Pendant ce temps, le Swaziland se trouve au bord de la banqueroute, et doit emprunter à ses voisins pour payer ses fonctionnaires.
Loin des yeux, plus proche du coeur
La cote pour le moins mitigée de Joseph Kabila, qui ne recueille que 43% d’opinions favorables, contre 46% de défavorables, n’a rien de surprenant.
Ce jeune chef d’État de 40 ans s’est fait réélire le 28 novembre 2011 après avoir modifié la Constitution, de manière à l’emporter dès le premier tour avec une majorité simple des voix.
A Kinshasa, les critiques continuent de pleuvoir sur Joseph Kabila, accusé au mieux de n’avoir pas le niveau d’études suffisant et au pire d’être un vulgaire imposteur.
Parmi les plus détestés, on trouve aussi le défunt président du Malawi, Bingy wa Mutharika, disparu en avril ; l’ex-président zambien Rupiah Banda, battu par Michael Sata lors des élections du 20 septembre 2011; mais aussi le Premier ministre du Lesotho Pakalitha Mosisili et le président des Comores Ikililou Dhoinine.
Les avis recueillis sur les hommes au pouvoir ne sont pas forcément liés à la situation du pays, souligne l’institut Gallup, ni à leur longévité au pouvoir.
Pourtant, les présidents les mieux notés sont aussi ceux qui ont le moins duré.
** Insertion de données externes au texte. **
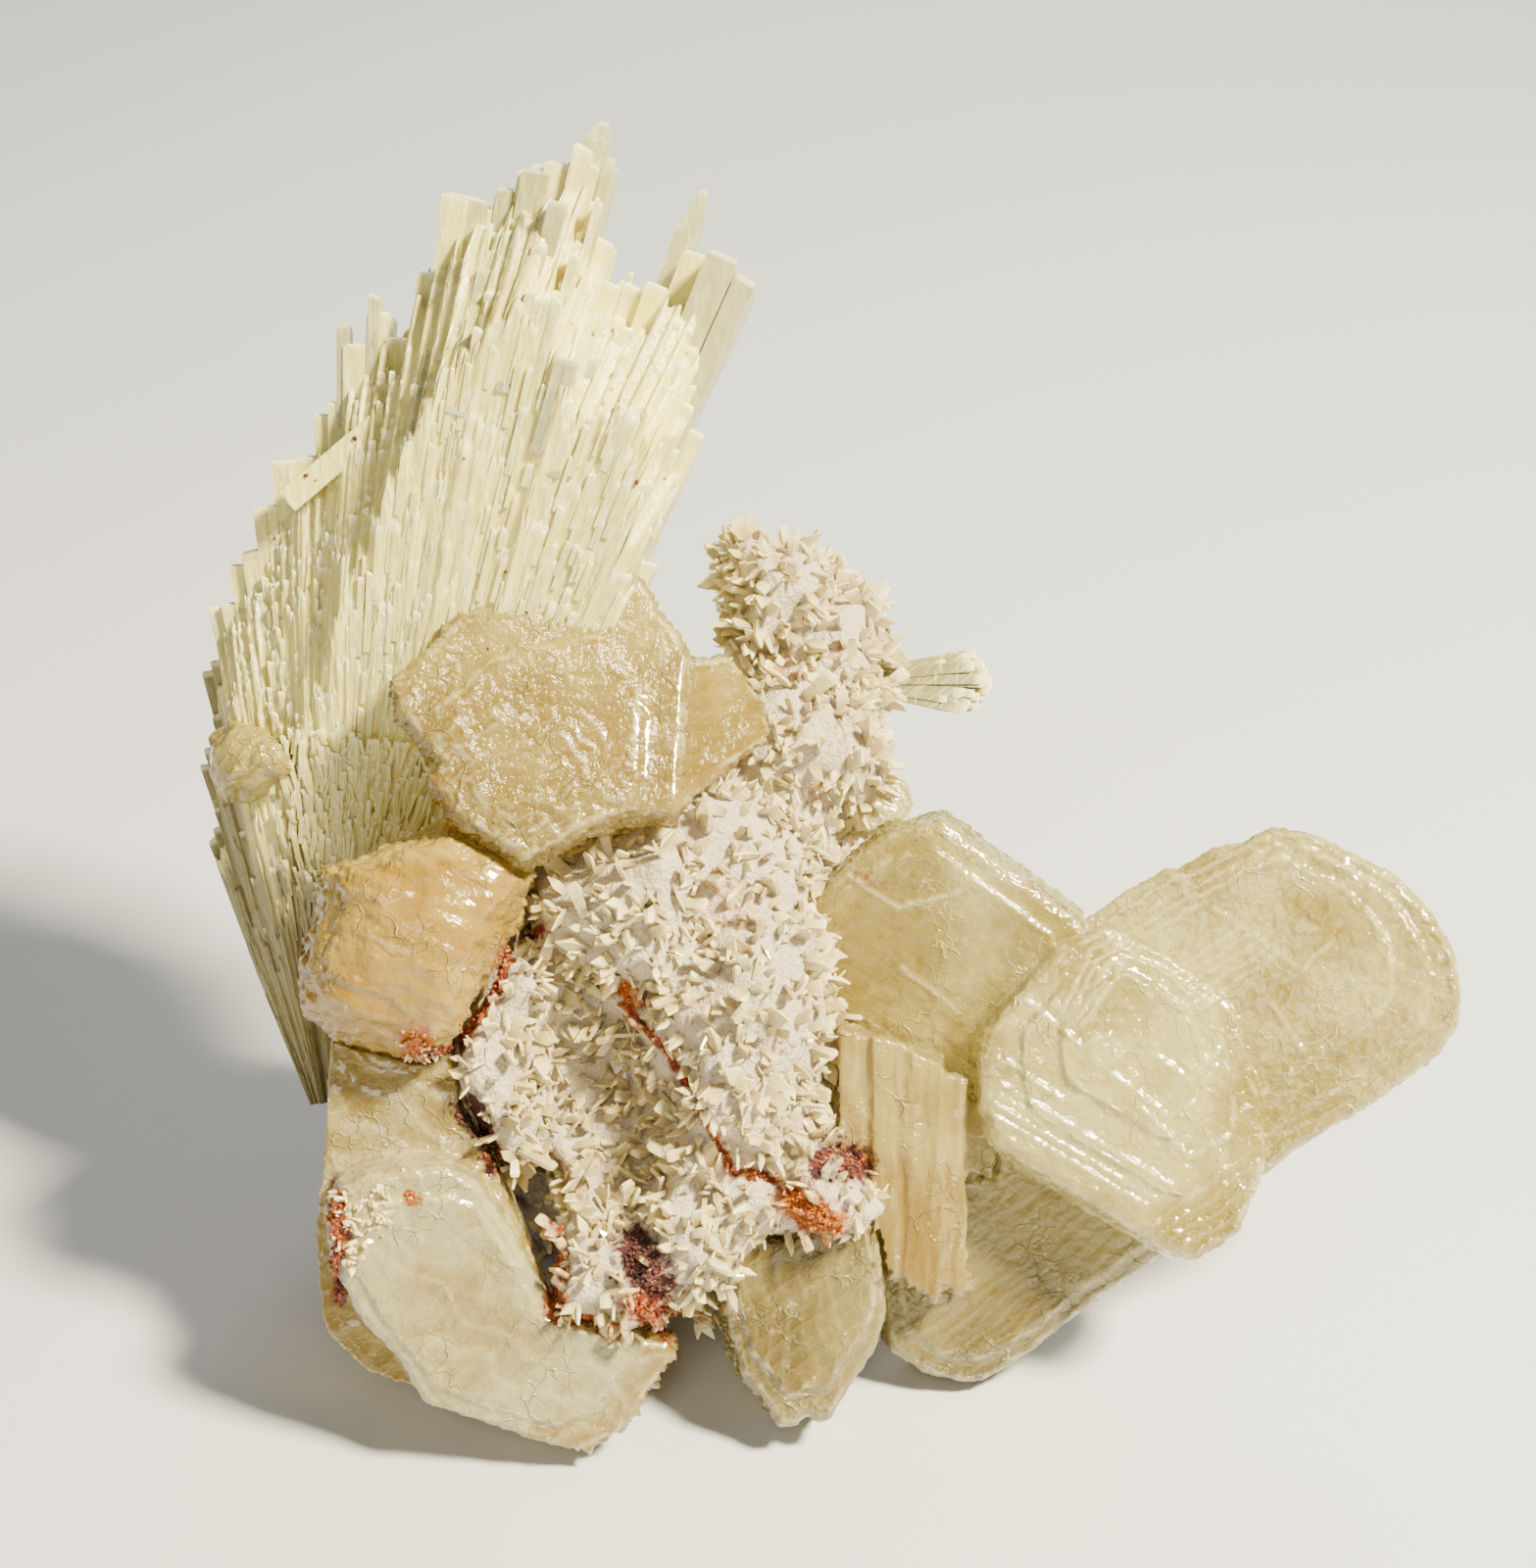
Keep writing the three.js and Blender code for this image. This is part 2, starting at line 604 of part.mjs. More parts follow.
// Finishes
const finishes = {
  matrix_ridge: { color: 0xe6dccb, roughness: 0.6 },
  scolecite_spray: { color: 0xe9e6cf, roughness: 0.45 },
  lodged_prism: { color: 0xe9e6cf, roughness: 0.4 },
  scolecite_back_fan: { color: 0xc9cbb4, roughness: 0.45 },
  stilbite_upper_leaf: { color: 0xd9b98c, roughness: 0.35 },
  stilbite_left_bun: { color: 0xd6a878, roughness: 0.3 },
  stilbite_left_knob: { color: 0xd9c3a0, roughness: 0.4 },
  stilbite_front_left: { color: 0xc4bb9c, roughness: 0.3 },
  stilbite_front_mid: { color: 0xcfc09c, roughness: 0.3 },
  stilbite_right_twin: { color: 0xcbc39b, roughness: 0.25 },
  stilbite_right_lower: { color: 0xcdb98c, roughness: 0.3 },
  stilbite_right_sheaf: { color: 0xd8b48c, roughness: 0.35 },
  small_glassy_blade: { color: 0xd5d2c0, roughness: 0.2 },
};

function meshOf(name, solid) {
  const { vertProperties, triVerts } = solid.getMesh();
  const geometry = new THREE.BufferGeometry();
  geometry.setAttribute('position', new THREE.BufferAttribute(vertProperties, 3));
  geometry.setIndex(new THREE.BufferAttribute(triVerts, 1));
  const material = new THREE.MeshStandardMaterial({ ...finishes[name], flatShading: true });
  const mesh = new THREE.Mesh(geometry, material);
  mesh.name = name;
  return mesh;
}

const face = new THREE.Group();
face.position.copy(FACE_PLACE);
face.rotation.x = -LEAN;
Object.entries(pieces).forEach(([name, solid]) => face.add(meshOf(name, solid)));

const specimen = new THREE.Group();
specimen.add(face);
export default specimen;
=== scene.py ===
# %% [markdown]
# # A scolecite and stilbite specimen
# The specimen is about 85 mm across: a fan of white scolecite needles, a handful of peach and
# glassy stilbite blades, and a lump of rock under a crust of small druse crystals. The packed
# solids give the forms and the places. This lesson dresses them piece by piece. Everything is
# worked out in millimetres on the specimen's display face, because every crystal was measured
# there, and is turned into the frame's metres at the very end of its making.

import math
import random

import bmesh
import bpy
from mathutils import Matrix, Vector, noise
from mathutils.bvhtree import BVHTree


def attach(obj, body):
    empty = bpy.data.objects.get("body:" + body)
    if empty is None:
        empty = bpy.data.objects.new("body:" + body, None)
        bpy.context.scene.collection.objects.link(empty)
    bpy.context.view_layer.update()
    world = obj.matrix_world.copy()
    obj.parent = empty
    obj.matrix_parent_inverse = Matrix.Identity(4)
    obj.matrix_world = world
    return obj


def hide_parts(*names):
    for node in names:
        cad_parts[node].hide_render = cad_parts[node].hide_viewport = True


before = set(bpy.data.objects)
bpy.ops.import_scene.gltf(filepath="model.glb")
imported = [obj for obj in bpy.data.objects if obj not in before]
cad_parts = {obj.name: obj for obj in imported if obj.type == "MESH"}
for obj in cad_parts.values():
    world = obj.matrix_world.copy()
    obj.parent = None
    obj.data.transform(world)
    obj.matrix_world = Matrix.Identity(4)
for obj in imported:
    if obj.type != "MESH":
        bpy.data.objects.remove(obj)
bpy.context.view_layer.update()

# %% [markdown]
# ## The display face
# The display face leans back by 29 degrees. On it x runs to the right, y into the specimen and
# z up along the face. One matrix takes a point in face millimetres to the frame in metres, and
# its inverse brings a copy of a solid back onto the face, where it is easy to work on.

# %% The face matrix
LEAN = math.radians(29)
FACE_PLACE = Vector((5, -5, 38))
MILLIMETRE = 0.001
FACE = (
    Matrix.Scale(MILLIMETRE, 4)
    @ Matrix.Translation(FACE_PLACE)
    @ Matrix.Rotation(-LEAN, 4, "X")
)
OFF_FACE = FACE.inverted()
TOWARDS_VIEWER = Vector((0, -1, 0))


def clamp(value, low=0.0, high=1.0):
    return max(low, min(high, value))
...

Et les plus populaires sont...
Le Burundais Pierre Nkurunziza, réélu en 2010 lors d’un scrutin boycotté par l’opposition, arrive en tête (89% d’opinions positives), avant le Béninois Yayi Boni (87%) et le Malien Amadou Toumani Touré (86%).
Ce dernier est très décrié depuis le putsch qui l’a renversé le 22 mars, mais il avait suscité la sympathie en annonçant son intention de ne pas briguer de troisième mandat.
Suivent dans cette liste François Bozizé (Centrafrique, 84%), Mahamadou Issoufou (Niger, 82%), Goodluck Jonathan (Nigeria, 81%), Ian Khama (Botswana, 81%), Alpha Condé (Guinée, 80%), Ali Bongo Ondimba (Gabon, 75%) et... Paul Biya (Cameroun, 73%), au pouvoir depuis 1984.
Curieux mélange de vrais démocrates et de despotes notoires, qui amène à se demander si toutes les personnes interrogées ont répondu à Gallup en leur âme et conscience - sans peur d’éventuelles représailles.
Un biais qui rend encore plus impressionnante la cote d’impopularité des chefs d’État détestés.